Re: Tcl/Lisp/Python: A "User" point of view
Jeff Dalton (jeff@aiai.ed.ac.uk)
Thu, 29 Sep 1994 19:47:04 GMT
In article <BOBO.94Sep27093605@avogadro.arc.nasa.gov> bobo@ptolemy.arc.nasa.gov writes:
>I was recently surfing through the net and saw that among the new
>features of the language Python was support for functional
>programming. I clicked and saw the following:
>
> Lambda Forms
> ============
>
> By popular demand, a few features commonly found in functional
> programming languages and Lisp have been added to Python.

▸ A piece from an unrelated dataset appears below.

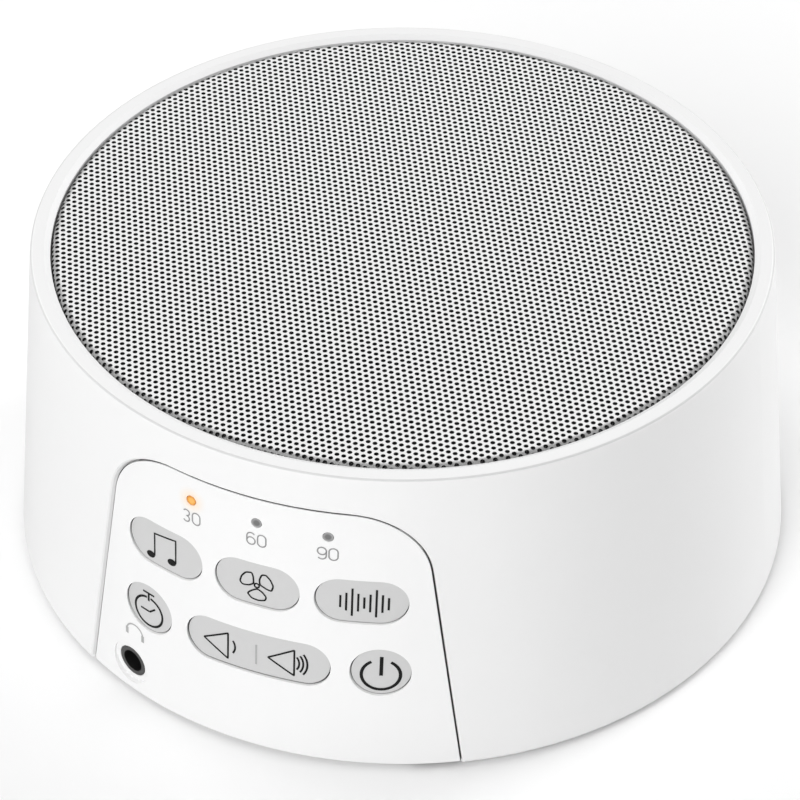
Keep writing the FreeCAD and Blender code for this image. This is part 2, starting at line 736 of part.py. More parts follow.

With the
> lambda keyword, small anonymous functions can be created. Here's a
> function that returns the sum of its two arguments:
>
> lambda a, b: a+b.
>
> Lambda forms can be used wherever function objects are
> required. They are syntactically restricted to a single
> expression. Semantically, they are just syntactic sugar for a
> normal function definition. Like nested function definitions,
> lambda forms cannot reference variables from the containing scope,
> but this can be overcome through the judicious use of default
> argument values, e.g.
>
>
> def make_incrementor(n):
> return lambda(x, incr=n): x+incr
Can someone who knows Python explain what this does / how it works?
My guess is that the value of n is textually substituted for "n" in
"return lambda(x, incr=n): x+incr". But I know nothing of Python.